10. The refrigeration system of claim 8, further comprising a first valve arranged downstream from an outlet end of the first separator, wherein the first valve is movable between a first position and a second position.

11. The refrigeration system of claim 10, wherein when the first valve is in the first position, the prime mover is connected to the first separator and the outlet end of the first separator is in fluid communication with the vapor compression loop.

12. The refrigeration system of claim 9, further comprising a controller operably coupled to the flow control valve and to the prime mover.

13. The refrigeration system of claim 1, wherein the sorbent material of the at least one separator is arranged in a bed.

14. The refrigeration system of claim 1, wherein the sorbent material of the at least one separator is arranged in a plurality of beds.

15. The refrigeration system of claim 1, wherein the heat source is operable to generate the driving force applied to the sorbent material.

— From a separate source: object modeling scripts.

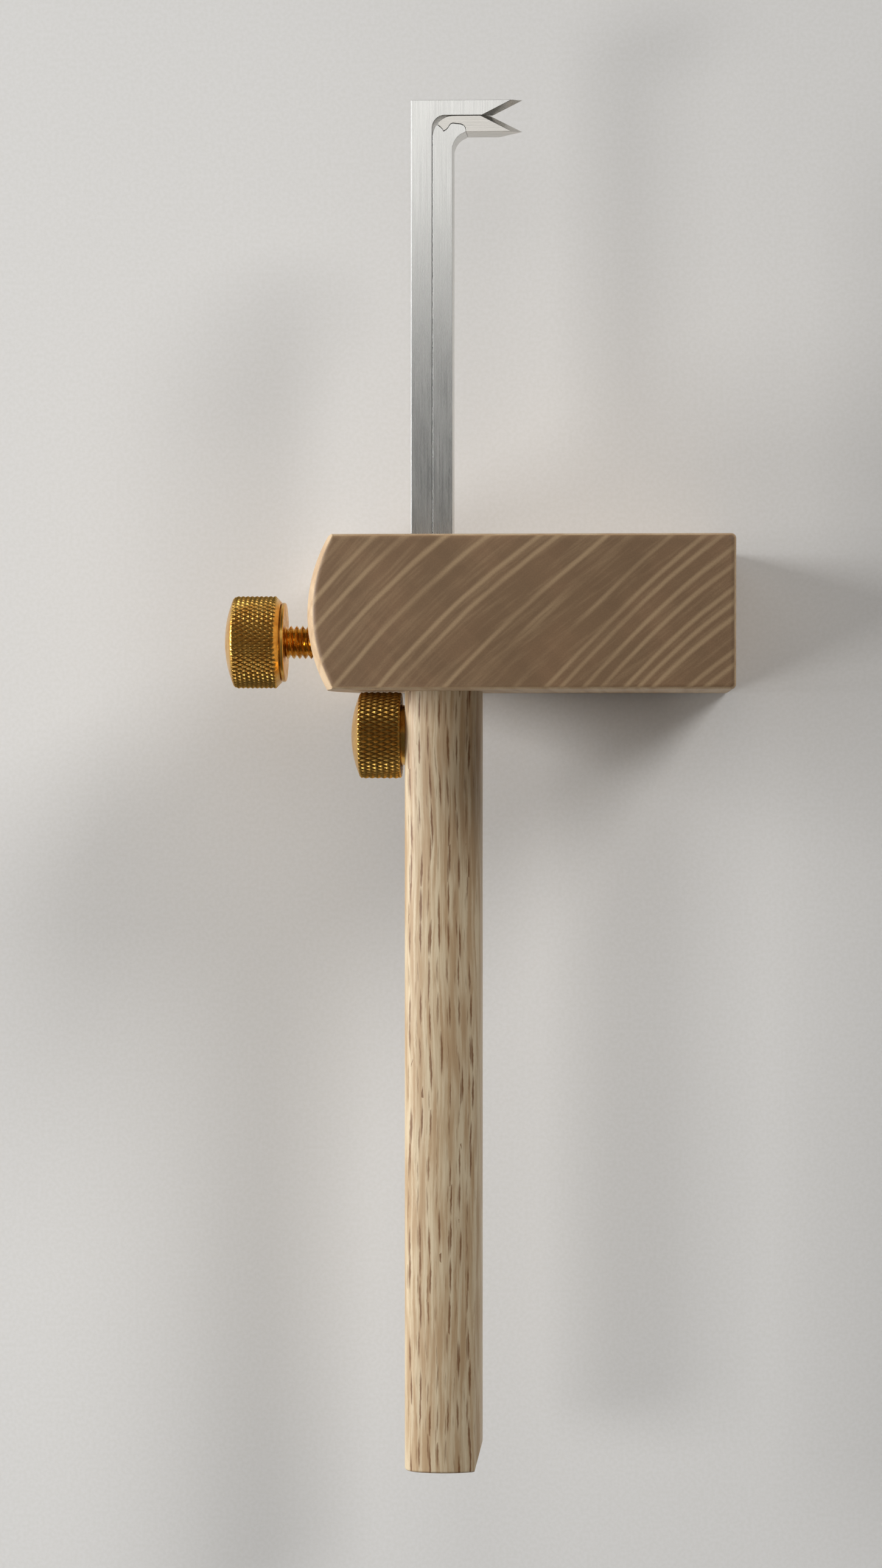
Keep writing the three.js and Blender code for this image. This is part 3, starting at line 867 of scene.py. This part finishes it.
def inner_blade_edge(material, shoulder, start_angle):
    """The edge steel: along the joint, out under the hook to its tip, and back over the shoulder."""
    line = joint_line()
    top, under = EDGE_HIGH.y, EDGE_LOW.y
    outline = line + [(line[-1][0], under), (TIP_X, under), (TIP_X, top)]
    outline += arc(shoulder, SHOULDER_RADIUS, 90, start_angle, 8)[:-1]
    edge = extrude("inner_blade_tip", outline, INNER_LOW.z, INNER_HIGH.z)
    grind_hook(edge, under, 1)
    soften(edge, 0.05, 1)
    piece(edge, "inner_blade", material, "inner_blade_edge")


def inner_blade_bar(material, shoulder, start_angle):
    """The bar: up its right side, out through the throat to the nose, back along the joint and down
    round the rest of the shoulder."""
    line = joint_line(JOINT_GAP)[::-1]
    nose_x, under = line[0][0], EDGE_LOW.y
    throat = curve_through((INNER_RIGHT, under - THROAT_HEIGHT),
                           ((INNER_RIGHT + 0.45, under - 0.95), (nose_x - 0.7, under - 0.35)),
                           ((nose_x - 0.05, under - 0.1), line[0]))
    outline = [(INNER_LEFT, INNER_LOW.y), (INNER_RIGHT, INNER_LOW.y)] + throat + line[1:]
    outline += arc(shoulder, SHOULDER_RADIUS, start_angle, 180, 8)
    bar = extrude("inner_blade_body", outline, INNER_LOW.z, INNER_HIGH.z)
    soften(bar, 0.05, 1)
    piece(bar, "inner_blade", material, "inner_blade_bar")


# ---- The object ------------------------------------------------------------------------

def build_gauge():
    """Makes every piece and puts its material on it; pieces of the same stuff share one material."""
    stem_material = stem_wood()
    turned_brass = brass("brass_turned", 0.2, 6.0)
    bar_steel = steel("steel_bar", rgb(207, 206, 202), "y", 0.26)
    edge_steel = steel("steel_edge", rgb(203, 199, 192), "x", 0.27)
    fence_block(fence_wood())
    stem_body(stem_material)
    channel_cover(stem_material)
    thread_bush(turned_brass)
    clamp_barrel(turned_brass)
    shoe("fence_shoe_disc", FENCE_SHOE_LOW, FENCE_SHOE_HIGH, FENCE_SCREW_Y, "fence_shoe",
         "fence_clamp_shoe", turned_brass)
    shoe("stem_shoe_disc", STEM_SHOE_LOW, STEM_SHOE_HIGH, STEM_SCREW_Y, "stem_shoe",
         "stem_clamp_shoe", turned_brass)
    fence_screw(turned_brass)
    stem_screw(turned_brass)
    outer_blade(bar_steel)
    inner_blade(bar_steel, edge_steel)


# ---- Floor, light and camera -----------------------------------------------------------

def build_floor():
    """A wide slab of pale paper, its top just under the gauge."""
    size, thickness, clearance = 3000, 10, 0.02
    ring = [(-size, -size), (size, -size), (size, size), (-size, size)]
    floor = extrude("floor", ring, -thickness, -clearance)
    floor.data.materials.append(floor_paper())


def lamp(name, kind, place, target, strength, colour=(1, 1, 1)):
    """A lamp at a place, turned to a target, both in millimetres. Returns its settings."""
    data = bpy.data.lights.new(name, kind)
    data.energy = strength
    data.color = colour
    made = bpy.data.objects.new(name, data)
    made.location = Vector(place) * MM
    direction = Vector(target) - Vector(place)
    made.rotation_euler = direction.to_track_quat("-Z", "Y").to_euler()
    bpy.context.scene.collection.objects.link(made)
    return data


def soft_box(name, place, target, size, power, colour=(1, 1, 1)):
    """A rectangular lamp, its size in millimetres."""
    data = lamp(name, "AREA", place, target, power, colour)
    data.shape = "RECTANGLE"
    data.size, data.size_y = (s * MM for s in size)


def build_lights():
    """A low soft key from the left, a small box above the left, a dim one beyond the blades where
    the steel mirrors it, a broad sky light from the far right that reaches all of the floor, and a
    faint even world."""
    middle = (0, -30, MID_Z)
    over_blades = (0, 60, MID_Z)
    small = (160, 160)
    soft_box("key_left", (-1300, 170, MID_Z + 280), middle, (480, 780), 22.0, (0.98, 0.99, 1.0))
    soft_box("left_box", (-420, -170, MID_Z + 520), middle, small, 0.9)
    soft_box("blade_glow", (-40, 180, MID_Z + 430), over_blades, small, 0.14)
    sky = lamp("far_right", "SUN", (430, 360, MID_Z + 470), middle, 1.15)
    sky.angle = math.radians(22)
    world = bpy.data.worlds.new("studio")
    world.use_nodes = True
    background = world.node_tree.nodes["Background"]
    background.inputs["Color"].default_value = (1.0, 1.0, 1.0, 1.0)
    background.inputs["Strength"].default_value = 0.1
    bpy.context.scene.world = world
    bpy.context.scene.view_settings.view_transform = "Standard"


def looking(place, target, up):
    """The rotation that points a camera at a target with `up` upwards in the picture."""
    back = (place - target).normalized()
    right = up.cross(back).normalized()
    return Matrix((right, back.cross(right), back)).transposed().to_euler()


def build_camera():
    """Looks almost straight down from right of the stem, so the stem's right side just shows."""
    camera_place = Vector((39.0, -19.5, MID_Z + 789.5))
    look_at = Vector((-0.5, -28.8, MID_Z))
    data = bpy.data.cameras.new("camera")
    data.sensor_fit = "VERTICAL"
    data.sensor_height = 36.0
    data.lens = 104.81
    data.clip_start = 0.01
    camera = bpy.data.objects.new("camera", data)
    camera.location = camera_place * MM
    camera.rotation_euler = looking(camera_place, look_at, Vector((0, 1, 0)))
    bpy.context.scene.collection.objects.link(camera)
    bpy.context.scene.camera = camera


build_camera()
build_gauge()
build_floor()
build_lights()
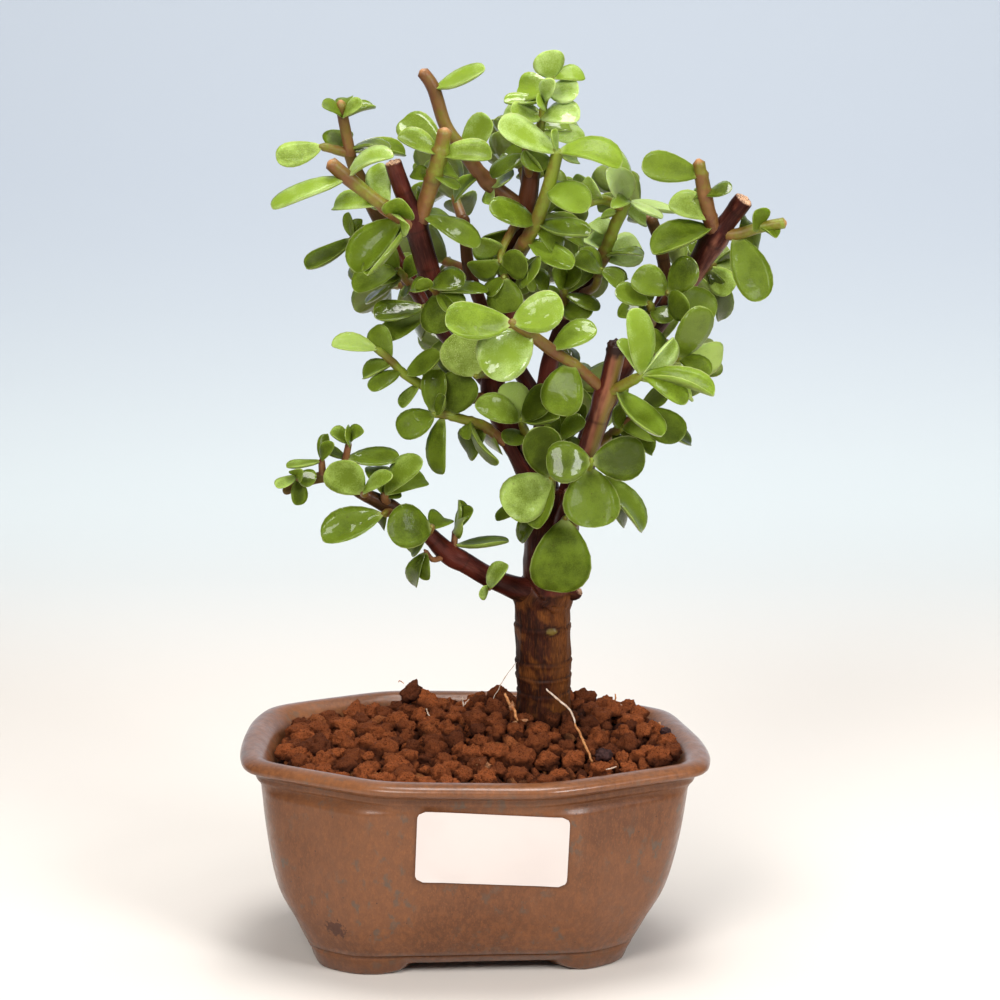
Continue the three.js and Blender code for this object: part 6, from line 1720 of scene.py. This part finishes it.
@dataclass
class Foliage:
    """All the leafy sprays, each in place of its solid."""

    rule: LeafRule = LEAF_RULE
    seed: int = 5
    blade: BladeShape = BladeShape()
    sides: Sequence[int] = (-1, 1)
    width_kept: float = 1.06
    ripe_run: float = 11  # how far from the wood a stem is still brown, in millimetres
    stubs: Sequence[str] = ("spray_tall_cut", "spray_left_fork", "spray_left_slant", "spray_far_left_cut",
                            "spray_right_up_cut", "spray_right_tip")
    # Stems that are redder or greener than the rule makes them.
    riper: dict[str, float] = field(default_factory=lambda: {
        "spray_tall_cut": 0.42, "spray_left_fork": -0.2, "spray_right_up_cut": 0.1,
        "spray_right_tip": -0.2, "spray_front_twig": 0.45, "spray_front_whorl": -0.1,
        "spray_left_slant": 0.15, "spray_branch_under": 0.6, "spray_branch_fan": 0.5,
        "spray_branch_cup": 0.6, "spray_branch_tip": 0.4, "spray_branch_base": 0.5})
    skin: StemFinish = StemFinish()

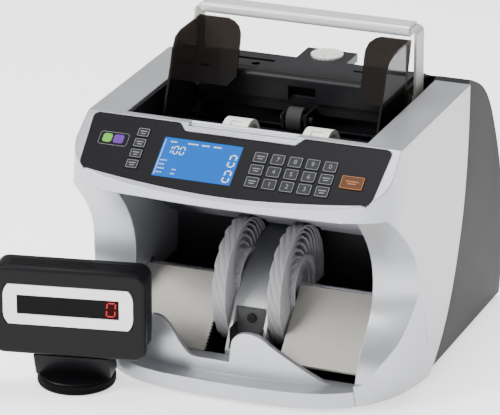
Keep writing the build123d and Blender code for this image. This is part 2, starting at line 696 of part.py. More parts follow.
def stacker_plate(s):
    """Brushed steel plate beside a stacker wheel; s is -1 for left and 1 for right."""
    (y0, z0), (y1, z1) = plate_line()
    pts = [(y0, z0), (y1, z1), (y1 + 4, z1 - 1), (y1 + 4, z1 - 9), (y1 + 2.5, z1 - 9)]
    pts += [(y1 + 2.2, z1 - 2.4), (y1 + 0.4, z1 - 2.0), (y0 + 0.7, z0 - 2.0)]
    a, b = s * (wheel_pitch + wheel_width / 2 + 2.5), s * (open_half - 0.5)
    return prism_x(pts, min(a, b), max(a, b))


def exit_chassis():
    """Black stacker well: floor, back wall and the ribs under the plates."""
    half = open_half - 0.5
    (y0, z0), (y1, z1) = plate_line()
    low = 12.0
    body = box(-half, half, -8, cavity_back - 1, low, low + 2.5)
    body += box(-half, half, cavity_back - 3.5, cavity_back - 1, low, 108)
    rib = [(-8, low), (-8, z0 + 1.9), (y1 - 3.4, z1 - 5.6), (y1 - 3.4, z1 - 12)]
    rib += [(cavity_back - 2, z1 - 12), (cavity_back - 2, low)]
    inner = wheel_pitch + wheel_width / 2 + 3.0
    for s in (-1, 1):
        for a, b in ((half - 2.3, half), (inner, inner + 2)):
            body += prism_x(rib, min(s * a, s * b), max(s * a, s * b))
        body -= rod_x(s * (inner - 1), s * (half + 1), shaft_y, shaft_z, 6)
    body += box(-60, 60, 60, 100, plate_z, low)
    return body


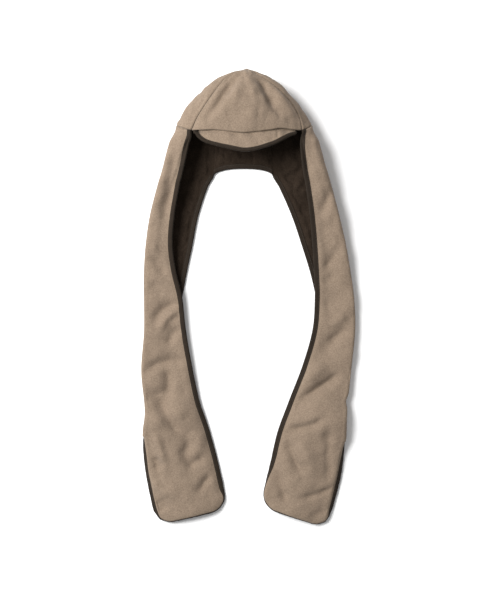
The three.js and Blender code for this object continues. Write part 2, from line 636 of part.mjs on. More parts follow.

16. A method of operating a refrigeration system comprising: circulating a refrigerant through a vapor compression loop including a compressor, a heat rejecting heat exchanger, an expansion device, and a heat absorbing heat exchanger;collecting purge gas comprising contaminants from the vapor compression loop; andproviding the purge gas to a separator pressurized by a prime mover to allow passage of refrigerant through a sorbent material and sorption of contaminants within the separator; andheating the sorbent material within the separator via a heat source located remotely from the separator.

17. The method of claim 16, further comprising collecting the purge gas in a purge gas collector positioned between the vapor compression loop and the separator.

18. The method of claim 17, further comprising returning refrigerant that has passed through the sorbent material to the vapor compression loop.

19. The method of claim 17, further comprising adjusting a pressure of the separator to regenerate the sorbent material.